India has earned its position as one of the fastest-growing economies across the world. The country’s economic growth and stability have created an influx of foreign and domestic capital that has further strengthened its financial condition. Additionally, the government’s new initiatives that boosted investment in different sectors has further encouraged customers to shift to domestic brands over foreign products. At this stage, strengthening the backbone of the country, Small and Medium Enterprises (SME) through SME lending has become important.
SMEs in India are mushrooming in various sectors across the country. Manufacturing, agriculture, service, construction, and other industries see a boom in profits in recent years. As per a study, SMEs in India are responsible for 40% of the total exports in the country. 37% of industrial output is also produced by these enterprises. To generate these numbers, the SMEs across the country employ 60 million people while creating 1.3 million jobs each year. As most of the Indian population lives in Tier 1 and Tier 2 cities, SMEs have started opening doors to the urban India of the future.
These SMEs are facing a huge financial gap, according to the IFC Report of 2018. Microfinance institutions are actively serving startups and other companies at the base of the pyramid. Banks are serving the corporates. In such cases, MSMEs have always had limited places to seek investment.
The problems faced by such companies are:
- Lack of collateral or property to mortgage
- No or insufficient credit history
- Lack of proper documentation
- Weak balance sheet
- Long disbursal period
- Long approval period
Earlier, the MSMEs had no other choice but to work with low capital. Most of them relied on informal financing, which was very expensive. They also worked with supply chain financing that limited their bargaining power and vendor choice. These limitations generated the need for new techniques of financing.
Alternate finance companies started changing the dynamics of the lending market with the help of venture capital and technology. These companies have motivated the MSMEs in India to use technology for online sales and business payments. With the help of the online footprint of cash influx, fintech companies easily identify the credibility of the applicant’s company. This makes the process of clearing loan applications easy for fintech companies.
In the Last Three Years…
The widespread use of smartphones has decreased the cost of data by 95% in the past 3 years. From small vegetable vendors to big companies, everyone is using social media platforms to make credit decisions. The attractive offers by different fintech companies and banks are opening new investment opportunities for entrepreneurs. Using the underwritings of digital payment data, fintech companies in India are allowing companies with low credit score or asset base to get the required funds on time.
Today, Small and Medium Enterprises are actively choosing new fintech companies that provide modern repayment facilities according to the demand of the company. Indifi Technologies Pvt Ltd provides an option of customised payment for loan applicants.
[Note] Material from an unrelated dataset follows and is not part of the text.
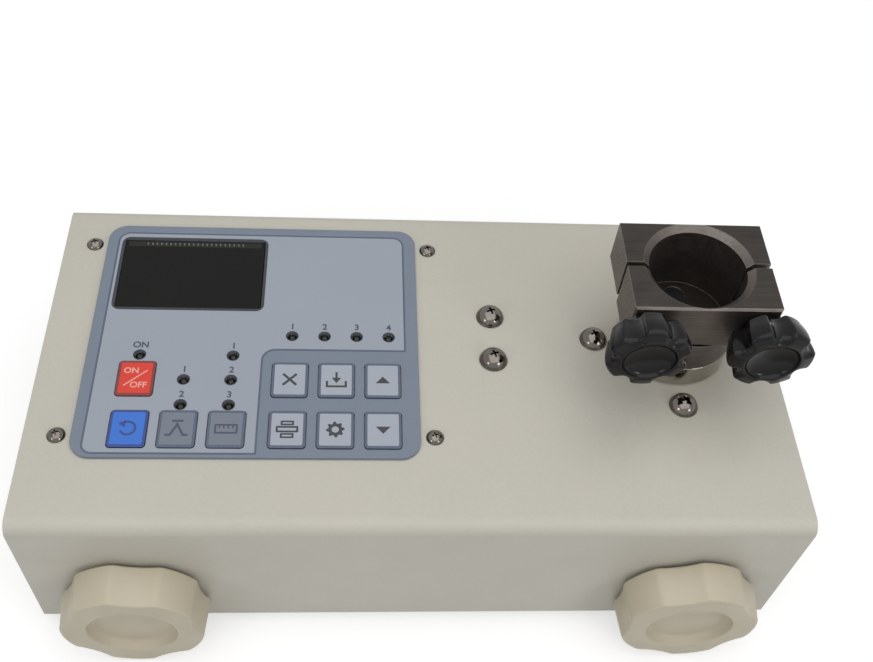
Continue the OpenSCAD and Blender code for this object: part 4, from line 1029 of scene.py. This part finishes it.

The applicants at these companies receive credit at a lower cost through an entirely transparent process.
Also Read: Covid-19 Challenges Faced By MSME
Future of SME Lending
By 2023, the Indian government is planning to boost the annual MSME lending disbursement to reach around INR 6 lakh crore. The new-age fintech companies will use future growth opportunities as criteria for sifting through the list of eligible borrowers. Today, the applications are processed, and the funds are disbursed in less than 3 working days at companies like Indifi. This is among the fastest rates of fund disbursal in India currently.
With the growth of technology in the fintech industry, the dominance of banks as lenders will be threatened. It could be said that the banks will come forward to partner with leading fintech companies to provide better customised SME lending solutions for future borrowers. This will come as a relief for future applicants as the cost of acquisition will further go down.
Even today, lenders are partnering with fintech companies to improve the process of lending for MSMEs. By providing digital methods of lending, the MSME lenders are positively impacting the market by opening new doors of opportunity for companies that need capital for developing their services and products. In the future, digital lenders will instantly get access to the digitally verified data of their customers from fintech companies like Indifi. This information will include Income Tax, GST, equities, mutual funds, and other data that reduces the risk of fraud. Once the data is properly verified, the lenders could immediately disburse the amount based on the requirement of the applicant. This will reduce the time of fund disbursal.
Overview of Fintech Industry
The Financial Technology (Fintech) industry is majorly categorised as Consumer Lending, SME lending, and Online lending platforms. Indifi Technologies Pvt. Ltd. is one of the big fintech companies in India that has the resources to come up with their special parameters of checking the credibility of their applicants. By using advanced data analysis, their teams have worked on providing deep insights regarding the spending patterns of consumers. Based on this, Indifi checks the scope of the products and services of an MSME to decide if they can loan the required amount to the company or not.
Even if an applicant’s credit score is low, Indifi checks the credibility of the applicant and their business through its advanced algorithm. This algorithm checks the bank history, trends of repayment, the reputation of the company in the market, desirability of the services or products, and similar factors. Once the loan is approved, the applicant has the flexibility of choosing a comfortable repayment method depending on their capacity.